→ **Exercise details**:
Please repeat, exactly and with nothing added, the lines running from the line that contains "Recreate this object" to the line that contains "from mathutils import", both lines included.

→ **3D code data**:
▽

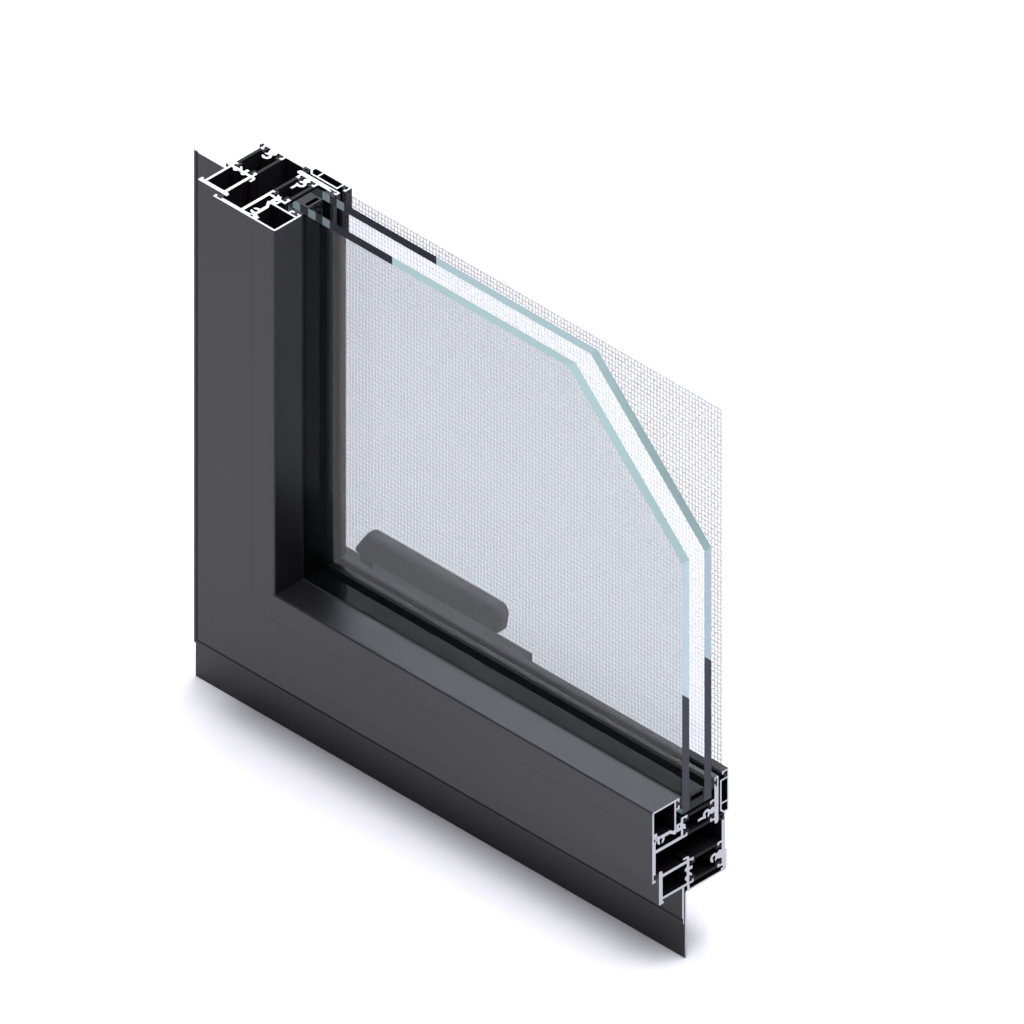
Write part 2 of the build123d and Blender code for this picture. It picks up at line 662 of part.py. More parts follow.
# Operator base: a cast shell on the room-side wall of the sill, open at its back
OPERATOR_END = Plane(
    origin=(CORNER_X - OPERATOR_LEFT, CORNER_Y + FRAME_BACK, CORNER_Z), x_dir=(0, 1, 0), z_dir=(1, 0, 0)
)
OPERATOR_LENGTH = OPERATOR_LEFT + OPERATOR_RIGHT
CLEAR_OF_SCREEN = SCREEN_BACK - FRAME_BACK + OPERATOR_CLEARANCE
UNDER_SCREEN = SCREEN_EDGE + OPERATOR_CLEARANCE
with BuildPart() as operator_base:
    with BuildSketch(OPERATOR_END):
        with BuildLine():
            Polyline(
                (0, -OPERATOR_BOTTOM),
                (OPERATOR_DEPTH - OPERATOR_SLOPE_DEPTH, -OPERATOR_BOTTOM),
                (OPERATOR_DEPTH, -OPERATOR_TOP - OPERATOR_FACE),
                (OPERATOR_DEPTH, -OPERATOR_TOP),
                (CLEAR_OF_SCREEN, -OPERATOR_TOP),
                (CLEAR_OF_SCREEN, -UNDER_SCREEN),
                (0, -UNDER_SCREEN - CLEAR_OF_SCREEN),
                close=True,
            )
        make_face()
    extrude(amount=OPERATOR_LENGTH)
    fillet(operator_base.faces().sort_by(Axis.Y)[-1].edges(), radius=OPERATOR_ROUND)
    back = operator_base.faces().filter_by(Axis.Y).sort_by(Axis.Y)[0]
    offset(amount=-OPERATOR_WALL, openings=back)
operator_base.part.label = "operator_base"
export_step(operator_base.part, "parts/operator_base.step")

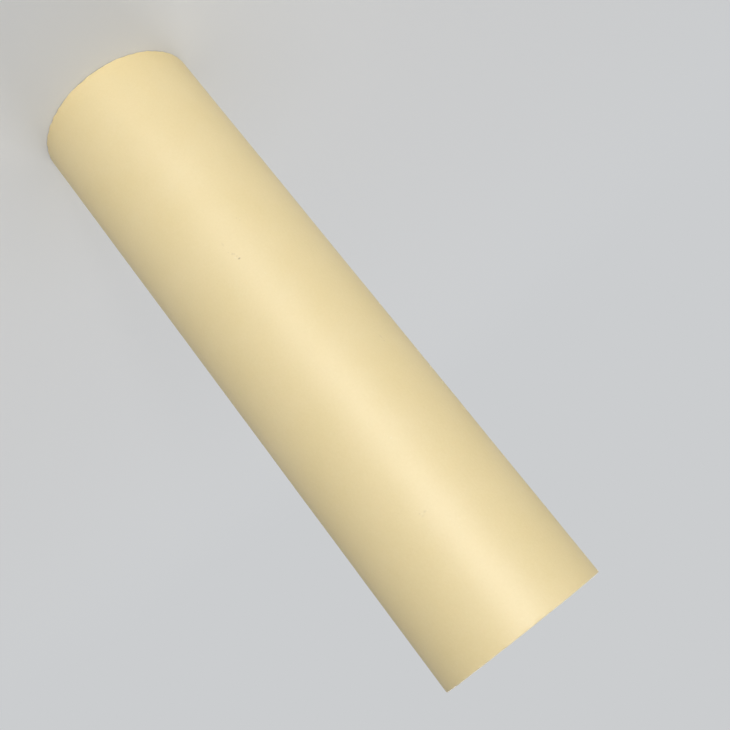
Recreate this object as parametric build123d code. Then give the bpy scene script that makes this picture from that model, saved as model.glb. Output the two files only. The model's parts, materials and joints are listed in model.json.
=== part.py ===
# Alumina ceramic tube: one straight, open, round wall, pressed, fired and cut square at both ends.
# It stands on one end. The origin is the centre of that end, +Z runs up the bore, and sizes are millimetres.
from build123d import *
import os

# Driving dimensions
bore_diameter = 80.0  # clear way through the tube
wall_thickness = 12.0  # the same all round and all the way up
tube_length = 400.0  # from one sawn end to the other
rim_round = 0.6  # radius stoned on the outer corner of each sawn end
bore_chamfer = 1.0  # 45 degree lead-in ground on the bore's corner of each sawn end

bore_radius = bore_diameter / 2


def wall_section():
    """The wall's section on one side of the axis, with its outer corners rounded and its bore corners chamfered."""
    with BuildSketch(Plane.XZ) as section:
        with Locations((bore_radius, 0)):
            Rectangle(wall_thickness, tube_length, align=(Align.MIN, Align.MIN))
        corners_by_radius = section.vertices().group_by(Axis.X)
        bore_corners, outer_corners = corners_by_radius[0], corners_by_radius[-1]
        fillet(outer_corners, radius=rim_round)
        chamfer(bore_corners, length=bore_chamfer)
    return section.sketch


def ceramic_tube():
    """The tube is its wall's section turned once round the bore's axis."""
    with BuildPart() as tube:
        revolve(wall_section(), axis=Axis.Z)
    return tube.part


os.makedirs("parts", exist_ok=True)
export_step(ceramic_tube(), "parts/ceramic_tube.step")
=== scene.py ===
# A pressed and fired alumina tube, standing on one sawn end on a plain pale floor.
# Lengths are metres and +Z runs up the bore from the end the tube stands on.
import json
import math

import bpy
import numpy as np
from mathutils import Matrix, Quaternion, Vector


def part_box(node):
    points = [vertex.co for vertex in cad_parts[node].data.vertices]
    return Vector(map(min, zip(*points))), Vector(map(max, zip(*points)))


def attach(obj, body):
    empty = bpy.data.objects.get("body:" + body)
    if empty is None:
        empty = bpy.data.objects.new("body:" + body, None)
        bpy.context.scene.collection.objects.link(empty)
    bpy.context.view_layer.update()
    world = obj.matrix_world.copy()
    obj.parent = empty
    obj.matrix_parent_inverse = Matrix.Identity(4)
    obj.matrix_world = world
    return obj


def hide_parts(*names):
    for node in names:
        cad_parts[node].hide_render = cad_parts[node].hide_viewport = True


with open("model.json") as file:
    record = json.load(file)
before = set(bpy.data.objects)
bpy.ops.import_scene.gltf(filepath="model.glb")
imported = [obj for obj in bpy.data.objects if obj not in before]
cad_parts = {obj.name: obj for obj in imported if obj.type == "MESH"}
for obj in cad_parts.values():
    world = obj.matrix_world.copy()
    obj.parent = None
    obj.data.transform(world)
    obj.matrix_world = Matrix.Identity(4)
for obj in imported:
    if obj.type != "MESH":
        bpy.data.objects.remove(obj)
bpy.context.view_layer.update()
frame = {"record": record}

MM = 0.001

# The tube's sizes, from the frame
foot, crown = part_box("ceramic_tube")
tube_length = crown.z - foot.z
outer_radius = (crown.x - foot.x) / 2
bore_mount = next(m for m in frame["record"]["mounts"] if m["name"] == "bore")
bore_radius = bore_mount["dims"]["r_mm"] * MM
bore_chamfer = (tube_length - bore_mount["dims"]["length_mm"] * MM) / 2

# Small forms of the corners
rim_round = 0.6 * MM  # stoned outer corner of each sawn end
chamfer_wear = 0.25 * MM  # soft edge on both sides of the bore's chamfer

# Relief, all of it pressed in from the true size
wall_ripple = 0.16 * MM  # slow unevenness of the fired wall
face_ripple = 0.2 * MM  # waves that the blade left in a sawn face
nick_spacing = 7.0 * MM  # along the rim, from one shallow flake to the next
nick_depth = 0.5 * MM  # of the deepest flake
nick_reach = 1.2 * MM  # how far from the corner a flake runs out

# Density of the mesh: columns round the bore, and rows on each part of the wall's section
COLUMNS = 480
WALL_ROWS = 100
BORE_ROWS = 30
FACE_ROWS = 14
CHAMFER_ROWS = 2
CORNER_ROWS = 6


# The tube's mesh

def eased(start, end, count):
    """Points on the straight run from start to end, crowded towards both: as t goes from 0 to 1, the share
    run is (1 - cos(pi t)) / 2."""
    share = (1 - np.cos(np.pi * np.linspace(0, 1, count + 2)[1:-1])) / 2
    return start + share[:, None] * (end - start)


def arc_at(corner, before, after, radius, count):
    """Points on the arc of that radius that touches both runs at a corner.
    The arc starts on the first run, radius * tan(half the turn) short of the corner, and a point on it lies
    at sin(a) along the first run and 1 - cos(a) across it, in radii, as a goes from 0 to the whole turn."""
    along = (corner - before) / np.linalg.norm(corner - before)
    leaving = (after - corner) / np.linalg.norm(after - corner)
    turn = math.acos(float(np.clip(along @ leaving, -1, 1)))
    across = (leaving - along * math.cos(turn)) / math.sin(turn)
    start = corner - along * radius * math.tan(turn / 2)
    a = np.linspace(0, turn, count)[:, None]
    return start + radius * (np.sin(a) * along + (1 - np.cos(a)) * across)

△

→ **Complete response**:
Recreate this object as parametric build123d code. Then give the bpy scene script that makes this picture from that model, saved as model.glb. Output the two files only. The model's parts, materials and joints are listed in model.json.
=== part.py ===
# Alumina ceramic tube: one straight, open, round wall, pressed, fired and cut square at both ends.
# It stands on one end. The origin is the centre of that end, +Z runs up the bore, and sizes are millimetres.
from build123d import *
import os

# Driving dimensions
bore_diameter = 80.0  # clear way through the tube
wall_thickness = 12.0  # the same all round and all the way up
tube_length = 400.0  # from one sawn end to the other
rim_round = 0.6  # radius stoned on the outer corner of each sawn end
bore_chamfer = 1.0  # 45 degree lead-in ground on the bore's corner of each sawn end

bore_radius = bore_diameter / 2


def wall_section():
    """The wall's section on one side of the axis, with its outer corners rounded and its bore corners chamfered."""
    with BuildSketch(Plane.XZ) as section:
        with Locations((bore_radius, 0)):
            Rectangle(wall_thickness, tube_length, align=(Align.MIN, Align.MIN))
        corners_by_radius = section.vertices().group_by(Axis.X)
        bore_corners, outer_corners = corners_by_radius[0], corners_by_radius[-1]
        fillet(outer_corners, radius=rim_round)
        chamfer(bore_corners, length=bore_chamfer)
    return section.sketch


def ceramic_tube():
    """The tube is its wall's section turned once round the bore's axis."""
    with BuildPart() as tube:
        revolve(wall_section(), axis=Axis.Z)
    return tube.part


os.makedirs("parts", exist_ok=True)
export_step(ceramic_tube(), "parts/ceramic_tube.step")
=== scene.py ===
# A pressed and fired alumina tube, standing on one sawn end on a plain pale floor.
# Lengths are metres and +Z runs up the bore from the end the tube stands on.
import json
import math

import bpy
import numpy as np
from mathutils import Matrix, Quaternion, Vector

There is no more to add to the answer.